┌─ Dataset content
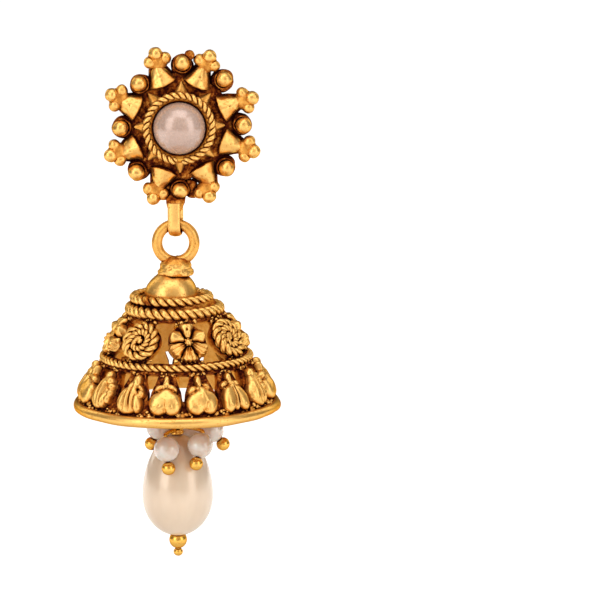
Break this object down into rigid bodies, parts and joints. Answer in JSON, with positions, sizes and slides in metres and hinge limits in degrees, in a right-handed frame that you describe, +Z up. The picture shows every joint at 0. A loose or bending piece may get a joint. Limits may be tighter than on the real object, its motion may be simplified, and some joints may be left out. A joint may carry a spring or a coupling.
{
  "type": "jhumka earring",
  "caption": "Jhumka drop earring: a pearl-centred flower stud on a post, a pierced bell hung by a ring, and a beaded pearl drop swinging inside the bell.",
  "frame": {"origin": "middle of the stud's flat back, where it sits on the ear", "axes": "+Y along the post towards the ear, so the front faces -Y; +Z up, with the bell and its drop hanging down"},
  "size_m": [0.0207, 0.0227, 0.0511],
  "materials": {
    "antique_gold": "cast and soldered gold-coloured metal, polished on its high places and dark reddish brown in its hollows",
    "pin_gold": "polished gold-coloured wire and balls",
    "post_metal": "plain gold-coloured wire, lightly polished",
    "stud_pearl": "half pearl, pinkish beige-grey, soft gloss",
    "drop_pearl": "drop pearl, warm cream, smooth soft gloss",
    "milky_bead": "round pearl bead, milky pink, glossy and slightly translucent"
  },
  "bodies": {
    "stud": {"rosette": "antique_gold", "ear_post": "post_metal", "stud_pearl": "stud_pearl"},
    "bell": {"bell": "antique_gold"},
    "drop": {"drop_pin": "pin_gold", "drop_pearl": "drop_pearl", "drop_bead": "pin_gold", "small_bead_1": "milky_bead", "small_bead_2": "milky_bead", "small_bead_3": "milky_bead", "small_bead_4": "milky_bead", "small_bead_5": "milky_bead", "small_bead_6": "milky_bead", "head_pin_1": "pin_gold", "head_pin_2": "pin_gold", "head_pin_3": "pin_gold", "head_pin_4": "pin_gold", "head_pin_5": "pin_gold", "head_pin_6": "pin_gold"}
  },
  "joints": [
    {"name": "bell_swing", "type": "hinge", "parent": "stud", "child": "bell", "pos_m": [-0.00045, -0.0013, -0.00962], "axis": [1, 0, 0], "range_deg": [-50, 50]},
    {"name": "drop_swing", "type": "hinge", "parent": "bell", "child": "drop", "pos_m": [-0.00045, -0.0013, -0.01903], "axis": [1, 0, 0], "range_deg": [-20, 20]}
  ]
}
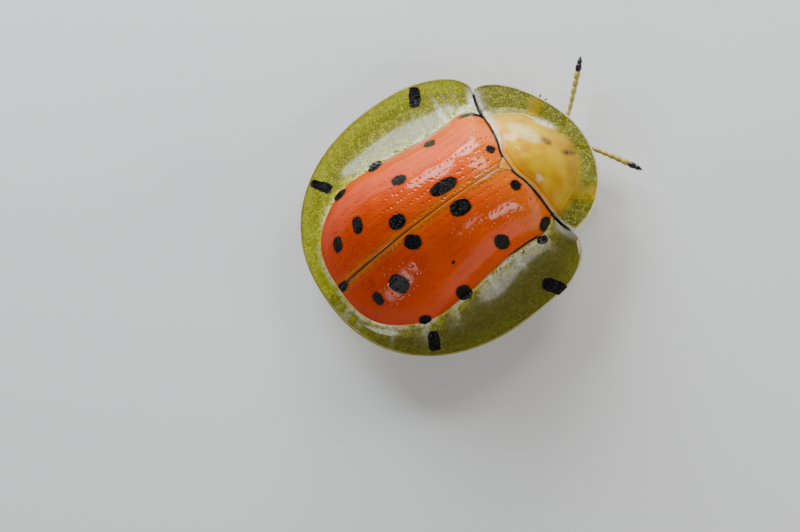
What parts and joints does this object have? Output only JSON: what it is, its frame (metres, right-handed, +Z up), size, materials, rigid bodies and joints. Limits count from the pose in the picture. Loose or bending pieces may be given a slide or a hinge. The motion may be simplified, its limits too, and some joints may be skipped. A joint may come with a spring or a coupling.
{
  "type": "tortoise beetle",
  "caption": "Life-size still model of a tortoise beetle with domed spotted wing cases, a clear flared margin, a shield over the head, feelers and legs.",
  "frame": {"origin": "under the middle of the whole model, on the floor that its feet stand on", "axes": "+Z up, the head faces -Y, the beetle's left side is +X"},
  "size_m": [0.0124, 0.0164, 0.0061],
  "materials": {
    "wing_case": "glossy orange dome with black spots",
    "margin": "clear olive yellow rim with a fine net pattern and black bars",
    "pronotum": "glossy amber yellow shield, clear towards its rim",
    "scutellum": "glossy amber orange",
    "body": "satin yellow with brownish seams",
    "eye": "dark, finely faceted",
    "limb": "satin yellow, dark at the claws and feeler tips"
  },
  "bodies": {
    "root": {"wing_case_left": "wing_case", "wing_case_right": "wing_case", "pronotum": "pronotum", "scutellum": "scutellum", "prothorax": "body", "thorax": "body", "abdomen": "body", "head": "body", "mouthparts": "body", "eye_left": "eye", "eye_right": "eye", "antenna_left": "limb", "antenna_right": "limb", "leg_front_left": "limb", "leg_front_right": "limb", "leg_middle_left": "limb", "leg_middle_right": "limb", "leg_hind_left": "limb", "leg_hind_right": "limb"}
  },
  "joints": []
}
└─
Exercise brief: Write each line above out exactly.

Exercise solution:
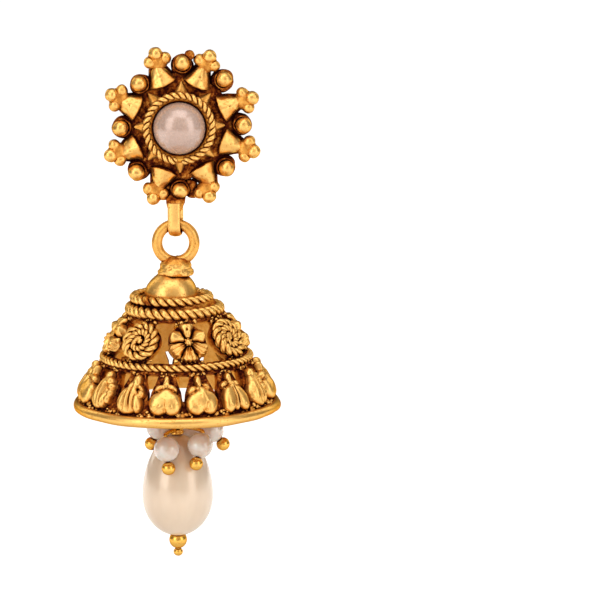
Break this object down into rigid bodies, parts and joints. Answer in JSON, with positions, sizes and slides in metres and hinge limits in degrees, in a right-handed frame that you describe, +Z up. The picture shows every joint at 0. A loose or bending piece may get a joint. Limits may be tighter than on the real object, its motion may be simplified, and some joints may be left out. A joint may carry a spring or a coupling.
{
  "type": "jhumka earring",
  "caption": "Jhumka drop earring: a pearl-centred flower stud on a post, a pierced bell hung by a ring, and a beaded pearl drop swinging inside the bell.",
  "frame": {"origin": "middle of the stud's flat back, where it sits on the ear", "axes": "+Y along the post towards the ear, so the front faces -Y; +Z up, with the bell and its drop hanging down"},
  "size_m": [0.0207, 0.0227, 0.0511],
  "materials": {
    "antique_gold": "cast and soldered gold-coloured metal, polished on its high places and dark reddish brown in its hollows",
    "pin_gold": "polished gold-coloured wire and balls",
    "post_metal": "plain gold-coloured wire, lightly polished",
    "stud_pearl": "half pearl, pinkish beige-grey, soft gloss",
    "drop_pearl": "drop pearl, warm cream, smooth soft gloss",
    "milky_bead": "round pearl bead, milky pink, glossy and slightly translucent"
  },
  "bodies": {
    "stud": {"rosette": "antique_gold", "ear_post": "post_metal", "stud_pearl": "stud_pearl"},
    "bell": {"bell": "antique_gold"},
    "drop": {"drop_pin": "pin_gold", "drop_pearl": "drop_pearl", "drop_bead": "pin_gold", "small_bead_1": "milky_bead", "small_bead_2": "milky_bead", "small_bead_3": "milky_bead", "small_bead_4": "milky_bead", "small_bead_5": "milky_bead", "small_bead_6": "milky_bead", "head_pin_1": "pin_gold", "head_pin_2": "pin_gold", "head_pin_3": "pin_gold", "head_pin_4": "pin_gold", "head_pin_5": "pin_gold", "head_pin_6": "pin_gold"}
  },
  "joints": [
    {"name": "bell_swing", "type": "hinge", "parent": "stud", "child": "bell", "pos_m": [-0.00045, -0.0013, -0.00962], "axis": [1, 0, 0], "range_deg": [-50, 50]},
    {"name": "drop_swing", "type": "hinge", "parent": "bell", "child": "drop", "pos_m": [-0.00045, -0.0013, -0.01903], "axis": [1, 0, 0], "range_deg": [-20, 20]}
  ]
}
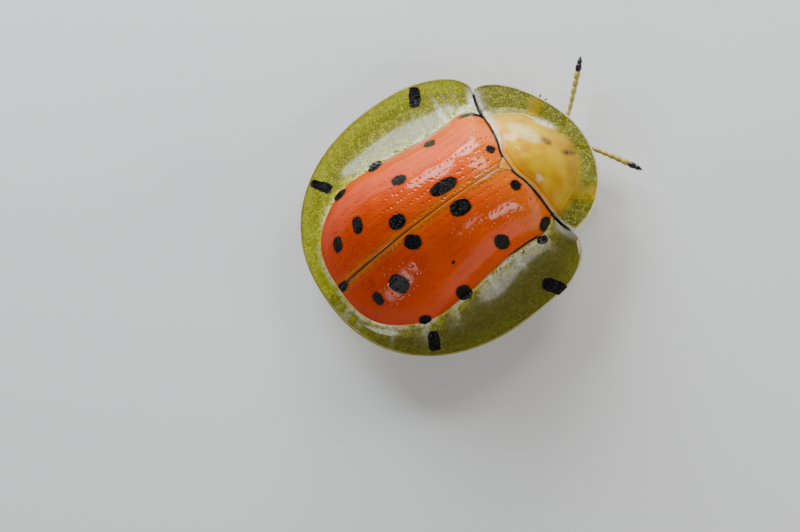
What parts and joints does this object have? Output only JSON: what it is, its frame (metres, right-handed, +Z up), size, materials, rigid bodies and joints. Limits count from the pose in the picture. Loose or bending pieces may be given a slide or a hinge. The motion may be simplified, its limits too, and some joints may be skipped. A joint may come with a spring or a coupling.
{
  "type": "tortoise beetle",
  "caption": "Life-size still model of a tortoise beetle with domed spotted wing cases, a clear flared margin, a shield over the head, feelers and legs.",
  "frame": {"origin": "under the middle of the whole model, on the floor that its feet stand on", "axes": "+Z up, the head faces -Y, the beetle's left side is +X"},
  "size_m": [0.0124, 0.0164, 0.0061],
  "materials": {
    "wing_case": "glossy orange dome with black spots",
    "margin": "clear olive yellow rim with a fine net pattern and black bars",
    "pronotum": "glossy amber yellow shield, clear towards its rim",
    "scutellum": "glossy amber orange",
    "body": "satin yellow with brownish seams",
    "eye": "dark, finely faceted",
    "limb": "satin yellow, dark at the claws and feeler tips"
  },
  "bodies": {
    "root": {"wing_case_left": "wing_case", "wing_case_right": "wing_case", "pronotum": "pronotum", "scutellum": "scutellum", "prothorax": "body", "thorax": "body", "abdomen": "body", "head": "body", "mouthparts": "body", "eye_left": "eye", "eye_right": "eye", "antenna_left": "limb", "antenna_right": "limb", "leg_front_left": "limb", "leg_front_right": "limb", "leg_middle_left": "limb", "leg_middle_right": "limb", "leg_hind_left": "limb", "leg_hind_right": "limb"}
  },
  "joints": []
}